-- BEGIN DATA FOR THIS TASK --

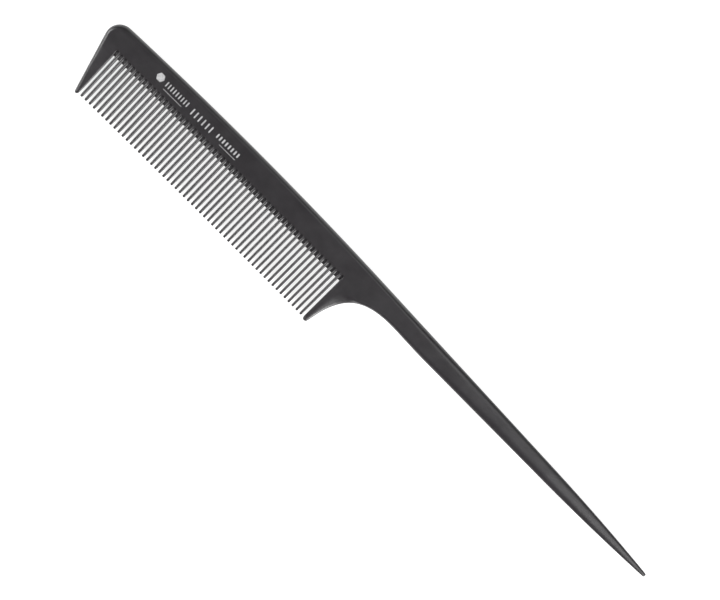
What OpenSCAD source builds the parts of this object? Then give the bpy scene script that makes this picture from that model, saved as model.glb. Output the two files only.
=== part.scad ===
// Rat tail comb: a flat one-piece moulded comb with fine teeth, two guard teeth and a long tapered tail.
// It lies flat: X runs from the toe to the tail tip, Y from the teeth to the back edge, Z is the thickness.
// The drawing frame starts at the toe, on the root line of the teeth and at half thickness.
// place() moves it to the part's origin.

/* [Comb] */
// Overall length, from the toe to the tail tip
overall_l = 225; // [210:1:240]
// Thickness of the head between its two flat faces
head_t = 3.4; // [3.2:0.1:4]

/* [Head] */
// Height of the back edge above the root line, where it is highest
spine_h = 10.2; // [9:0.1:12]
// Radius of the gentle arc of the back edge
back_r = 1300; // [1200:10:2500]
// Distance from the toe to the highest point of the back edge
crown_x = 52; // [45:1:60]
// Radius of the rounded toe corner
toe_r = 4.7; // [4:0.1:5]
// How far the rounding of the head's edges reaches in from the outline
edge_w = 1.3; // [0.8:0.1:1.6]
// Lean of the toe's outer edge, in degrees
toe_lean = 14; // [12:0.5:15]
// Thickness of the ink of the printed marks
ink_t = 0.05; // [0.02:0.01:0.1]

/* [Teeth] */
// Number of fine teeth between the two guard teeth
teeth_n = 55; // [45:1:55]
// Distance from one tooth to the next
pitch = 1.68; // [1.6:0.01:1.68]
// Width of a tooth at its root
tooth_w = 0.93; // [0.8:0.01:1]
// Width of a tooth at its tip
tooth_tip_w = 0.83; // [0.6:0.01:0.9]
// Thickness of a tooth at its root
tooth_t = 3; // [2.2:0.1:3]
// Thickness of a tooth at its tip
tooth_tip_t = 1.8; // [1:0.1:2]
// Length of the shortest tooth, in the middle of the row
tooth_l = 15.6; // [12:0.1:18]
// How much longer the teeth at the two ends of the row are
tooth_extra_l = 0.2; // [0:0.05:0.5]
// Distance from the toe to the middle of the first gap
first_gap_x = 6.6; // [6.5:0.05:7]
// Length of the sloped groove that runs out of each gap into the head's faces
groove_l = 2.5; // [2:0.1:3]
// Thickness of the web that the grooves of the two faces leave between them at the end of a gap
web_t = 1.8; // [1:0.1:2.2]

/* [Guard teeth] */
// Length of the two guard teeth
guard_l = 16.2; // [14:0.1:19]
// Thickness of a guard tooth at its tip
guard_tip_t = 2; // [1.4:0.1:2.8]
// Radius of the toe guard tooth's tip, seen from above
toe_tip_r = 0.66; // [0.56:0.02:0.7]
// Radius of the heel guard tooth's tip, seen from above
heel_tip_r = 0.86; // [0.76:0.02:0.9]

/* [Neck and tail] */
// Distance from the toe to the place where the tail's lower edge is highest
neck_x = 125; // [123:0.5:127]
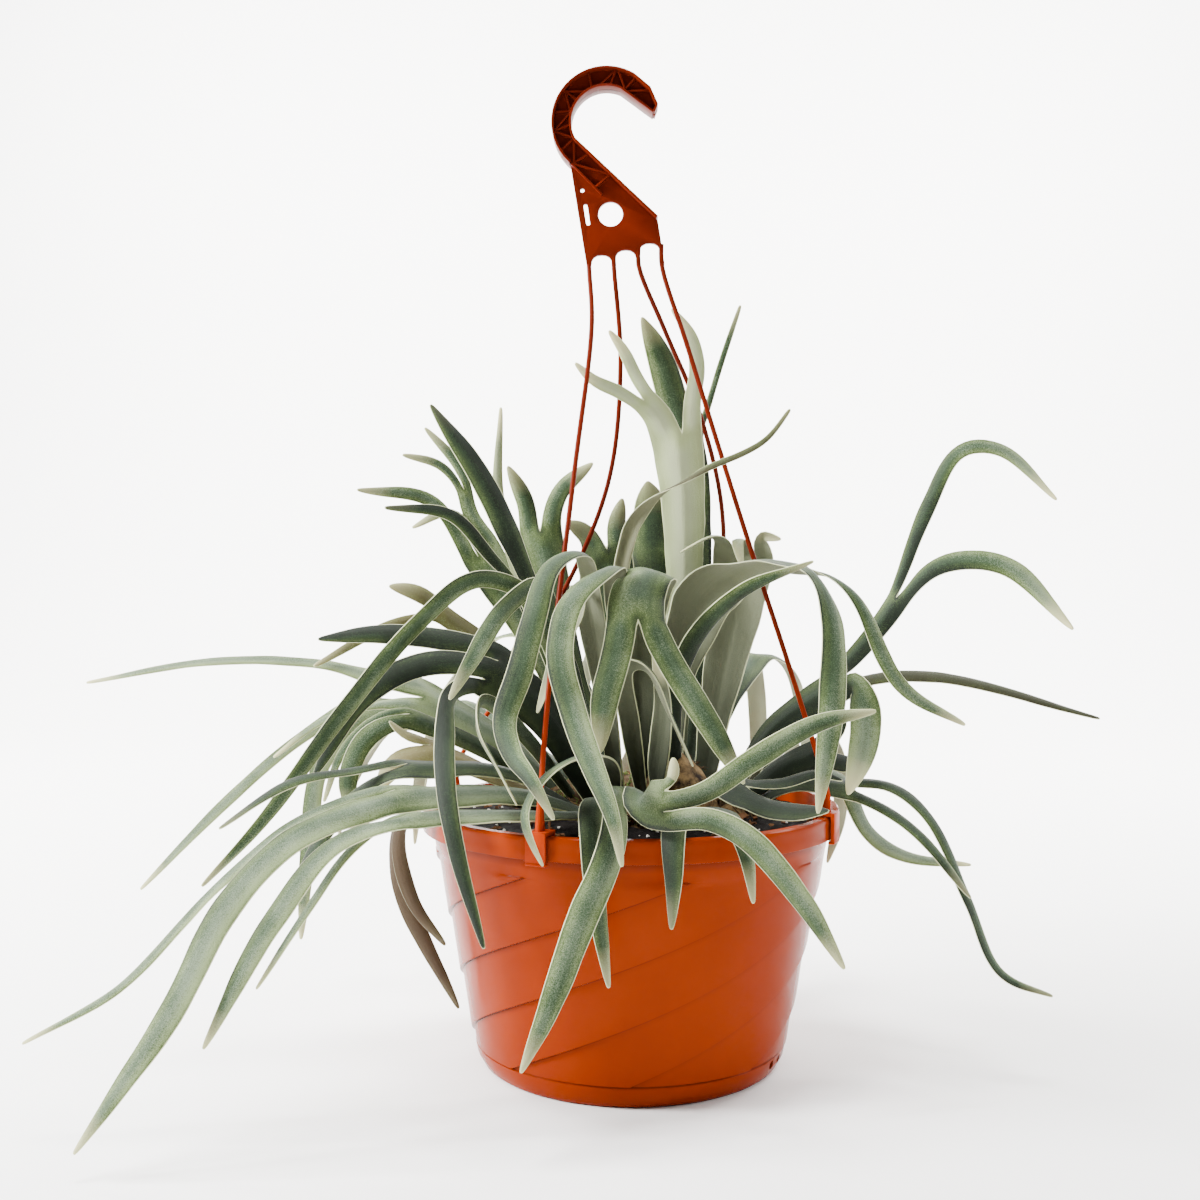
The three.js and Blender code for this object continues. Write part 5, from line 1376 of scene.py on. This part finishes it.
class FERN_OT_hanger(bpy.types.Operator):
    """Moulds the hanger in one piece: hook, ribs, plate, four strands and their rim clips"""
    bl_idname = "fern.hanger"
    bl_label = "Hanger"

    def execute(self, context):
        hanger = settings("hanger")
        rib = hanger.rib_width / MM
        parts = [self.plate(hanger.plate_thickness / MM)]
        outer = arc(HOOK_CENTRE, HOOK_OUTER - rib / 2, *OUTER_ARC)
        inner = [(16, 505), *arc(HOOK_CENTRE, HOOK_INNER + rib / 2, *INNER_ARC), (13.6, 567.6)]
        nose = [outer[0], (11.4, 581.9), (15.8, 572), (14, 567.6)]
        parts += [band(line, rib, HOOK_DEPTH) for line in (outer, inner, nose)]
        parts += [band(line, rib * 0.8, 9) for line in TRUSS]
        for name, turn in CLIP_TURNS.items():
            parts += self.strand(name, math.radians(turn), hanger.strand_width / MM / 2)
        piece = joined("hanger", parts)
        bpy.ops.object.mode_set(mode="EDIT")
        bpy.ops.mesh.select_all(action="SELECT")
        bpy.ops.mesh.remove_doubles(threshold=1e-6)
        bpy.ops.object.mode_set(mode="OBJECT")
        plastic = plastic_material("Polypropylene, moulded, rust brown", hanger.colour, hanger.shade, 0.34,
                                   hanger.lower)
        nodes = ["hanger_strand_" + name for name in CLIP_TURNS]
        finished(piece, "hanger_plastic", [plastic], "hanger_hook", *nodes, angle=35)
        return {"FINISHED"}

    def plate(self, thickness):
        outer = arc(HOOK_CENTRE, HOOK_OUTER, *OUTER_ARC)
        inner = arc(HOOK_CENTRE, HOOK_INNER, *INNER_ARC)
        foot = STRAND_TOP + 1.1
        notch = [(-6, -5), (-5.8, -3.2), (-4.6, -1.4), (-2.6, -0.3), (0, 0), (2.6, -0.3), (4.6, -1.4),
                 (5.8, -3.2), (6, -5)]
        legs = []
        for middle, top, left, right in ((-17.3, 483.4, -23.4, -11.3), (-2.8, 486.4, -8.9, 3.4),
                                         (11.6, 490.4, 6, 17.6)):
            legs += [(left, foot), *[(middle + x, top + z) for x, z in notch], (right, foot)]
        outline = [*outer, (-36.3, 538), (-26.6, foot), *legs, (20.6, foot), SHOULDER, *inner,
                   (14.8, 566.6), (16.5, 572), (12, 582.5)]
        slot = [(-28.3, 513.5), (-27.6, 514.2), (-26.6, 514.2), (-26, 513.5), (-24.3, 502), (-24.9, 501.3),
                (-26, 501.3), (-26.6, 502)]
        holes = [arc((-12, 508), 7.4, 360, 11.25, 31), arc((-29, 522.3), 1.3, 360, 30, 11), slot]
        return flat_piece(outline, thickness, holes)

    def strand(self, name, turn, radius):
        """One strand and its clip over the rim."""
        pot = settings("pot")
        height = pot.height / MM
        inside = wall_radius(height) - WALL - 2
        outside = pot.rim_radius / MM + CLIP_OUTSIDE
        bridge = height + CLIP_ABOVE
        bottom = height - CLIP_REACH
        middle = (inside + outside) / 2
        foot = Vector((middle * math.sin(turn), -middle * math.cos(turn), 0))
        knots = [Vector(p) for p in STRAND_PATHS[name]]
        knots += [foot + Vector((0, 0, height + 14)), foot + Vector((0, 0, bridge + 1))]
        route = Route(2 * knots[0] - knots[1], knots)
        count = 70
        path = [route.at(i / count) * MM for i in range(count + 1)]
        flare = [1 + 0.9 * max(0, 1 - (count - i) / 4) for i in range(count + 1)]
        strand = gathered("strand", [tube(path, [radius * wide * MM for wide in flare], 12)])
        # The clip's inner lip, its bridge over the rim, its outer arm and the barb under the rim band, each
        # as its least and greatest radius and height
        boxes = [(inside - CLIP_WALL, inside, bridge - 5, bridge + CLIP_WALL),
                 (inside - 0.5, outside + 0.5, bridge, bridge + CLIP_WALL),
                 (outside, outside + CLIP_WALL, bottom, bridge + CLIP_WALL),
                 (outside - 1.6, outside + CLIP_WALL, bottom - 1.6, bottom)]
        return [strand] + [block([near, -CLIP_HALF, low], [far, CLIP_HALF, high], turn)
                           for near, far, low, high in boxes]


# Stage

# Each light: its place, the point that it looks at, its size, and its power as a share of the key light's
LIGHTS = {
    "top": ((-0.2, -0.3, 1.9), (0, 0, 0.1), 0.5, 0.85),
    "left": ((-1.45, -0.35, 1.0), (0, 0, 0.2), 0.45, 1.6),
    "right": ((1.5, 0.1, 0.7), (0, 0, 0.2), 0.8, 0.3),
    "backdrop_left": ((-1.3, 0.9, 1.8), (-0.6, 2.6, 0.9), 1.2, 3.8),
    "backdrop_right": ((1.3, 0.9, 1.8), (0.6, 2.6, 0.9), 1.2, 3.8),
}
WORLD_STRENGTH = 0.13
# The paper lies flat and sweeps up behind: where its front and its bend are, its height and half its width
FLOOR_FRONT = -4.0
SWEEP_START = 1.6
SWEEP_RADIUS = 1.2
FLOOR_TOP = 4.0
FLOOR_HALF = 5.0
# How far the camera looks down and leans, in radians, and its lens in millimetres
CAMERA_DIP = 0.015
CAMERA_LEAN = 0.022
CAMERA_LENS = 41.36


class FERN_OT_stage(bpy.types.Operator):
    """Lays the pale floor, hangs the lights and sets the camera"""
    bl_idname = "fern.stage"
    bl_label = "Stage"

    def execute(self, context):
        stage = settings("stage")
        self.floor(stage)
        for name, (place, target, size, share) in LIGHTS.items():
            bpy.ops.object.light_add(type="AREA", location=place)
            lamp = bpy.context.view_layer.objects.active
            lamp.name = name
            lamp.data.size = size
            lamp.data.energy = stage.key_power * share
            lamp.rotation_euler = (Vector(target) - Vector(place)).to_track_quat("-Z", "Y").to_euler()
        world = context.scene.world or bpy.data.worlds.new("studio")
        context.scene.world = world
        world.use_nodes = True
        background = world.node_tree.nodes["Background"]
        background.inputs["Color"].default_value = (1, 1, 1, 1)
        background.inputs["Strength"].default_value = WORLD_STRENGTH
        bpy.ops.object.camera_add(location=(0, -stage.camera_distance, stage.camera_height),
                                  rotation=(math.pi / 2 - CAMERA_DIP, 0, CAMERA_LEAN))
        camera = bpy.context.view_layer.objects.active
        camera.data.sensor_width = 36
        camera.data.lens = CAMERA_LENS
        context.scene.camera = camera
        return {"FINISHED"}

    def floor(self, stage):
        steps = 16
        profile = [(FLOOR_FRONT, 0.0), (SWEEP_START, 0.0)]
        profile += [(SWEEP_START + SWEEP_RADIUS * math.sin(turn), SWEEP_RADIUS * (1 - math.cos(turn)))
                    for turn in [math.pi / 2 * i / steps for i in range(1, steps + 1)]]
        profile.append((SWEEP_START + SWEEP_RADIUS, FLOOR_TOP))
        points = [(x, y, z) for y, z in profile for x in (-FLOOR_HALF, FLOOR_HALF)]
        faces = [(2 * i, 2 * i + 1, 2 * i + 3, 2 * i + 2) for i in range(len(profile) - 1)]
        piece = mesh_piece("floor", points, faces)
        paper, _ = new_material("Paper backdrop, matt", {"Base Color": stage.floor, "Roughness": 0.9})
        piece.data.materials.append(paper)
        select_only(piece)
        bpy.ops.object.shade_smooth()


PIECES = (FERN_OT_pot, FERN_OT_potting_mix, FERN_OT_crown, FERN_OT_hanger, FERN_OT_fronds, FERN_OT_stage)
SETTINGS = {"pot": PotSettings, "soil": SoilSettings, "crown": CrownSettings, "hanger": HangerSettings,
            "frond": FrondSettings, "stage": StageSettings}


class FERN_PT_sidebar(bpy.types.Panel):
    """Lists the sizes, colours and pieces"""
    bl_label = "Fern basket"
    bl_idname = "FERN_PT_sidebar"
    bl_space_type = "VIEW_3D"
    bl_region_type = "UI"
    bl_category = "Fern basket"

    def draw(self, context):
        for name, group in SETTINGS.items():
            box = self.layout.box()
            box.label(text=name.title())
            for key in group.__annotations__:
                box.prop(settings(name), key)
        for piece in PIECES:
            self.layout.operator(piece.bl_idname)


CLASSES = (*SETTINGS.values(), *PIECES, FERN_PT_sidebar)


def register():
    for item in CLASSES:
        bpy.utils.register_class(item)
    for name, group in SETTINGS.items():
        setattr(bpy.types.Scene, "fern_" + name, bpy.props.PointerProperty(type=group))


def unregister():
    for name in SETTINGS:
        delattr(bpy.types.Scene, "fern_" + name)
    for item in reversed(CLASSES):
        bpy.utils.unregister_class(item)


def main():
    register()
    bpy.ops.fern.pot()
    bpy.ops.fern.potting_mix()
    bpy.ops.fern.crown()
    bpy.ops.fern.hanger()
    bpy.ops.fern.fronds()
    bpy.ops.fern.stage()


if __name__ == "__main__":
    main()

-- END DATA FOR THIS TASK --

SHORT EXERCISE ▸ Print the records above verbatim from their first line to the line containing "the part's origin.", both included, and stop there.

EXERCISE OUTPUT ▸
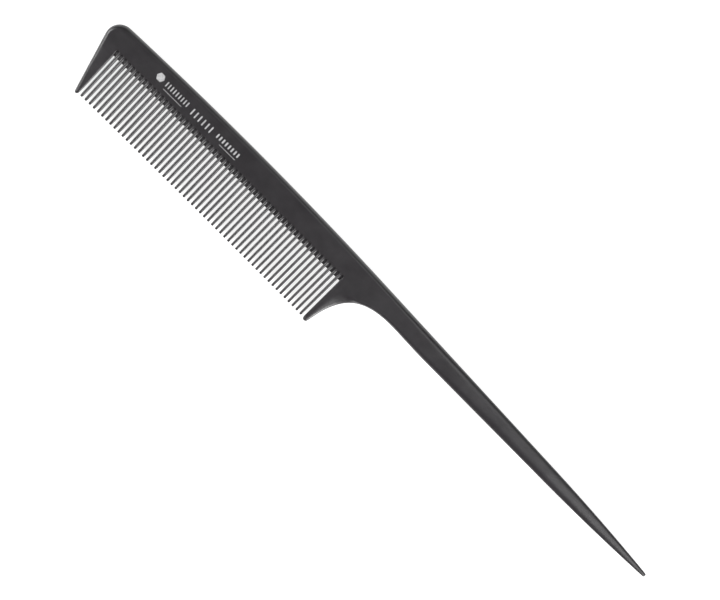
What OpenSCAD source builds the parts of this object? Then give the bpy scene script that makes this picture from that model, saved as model.glb. Output the two files only.
=== part.scad ===
// Rat tail comb: a flat one-piece moulded comb with fine teeth, two guard teeth and a long tapered tail.
// It lies flat: X runs from the toe to the tail tip, Y from the teeth to the back edge, Z is the thickness.
// The drawing frame starts at the toe, on the root line of the teeth and at half thickness.
// place() moves it to the part's origin.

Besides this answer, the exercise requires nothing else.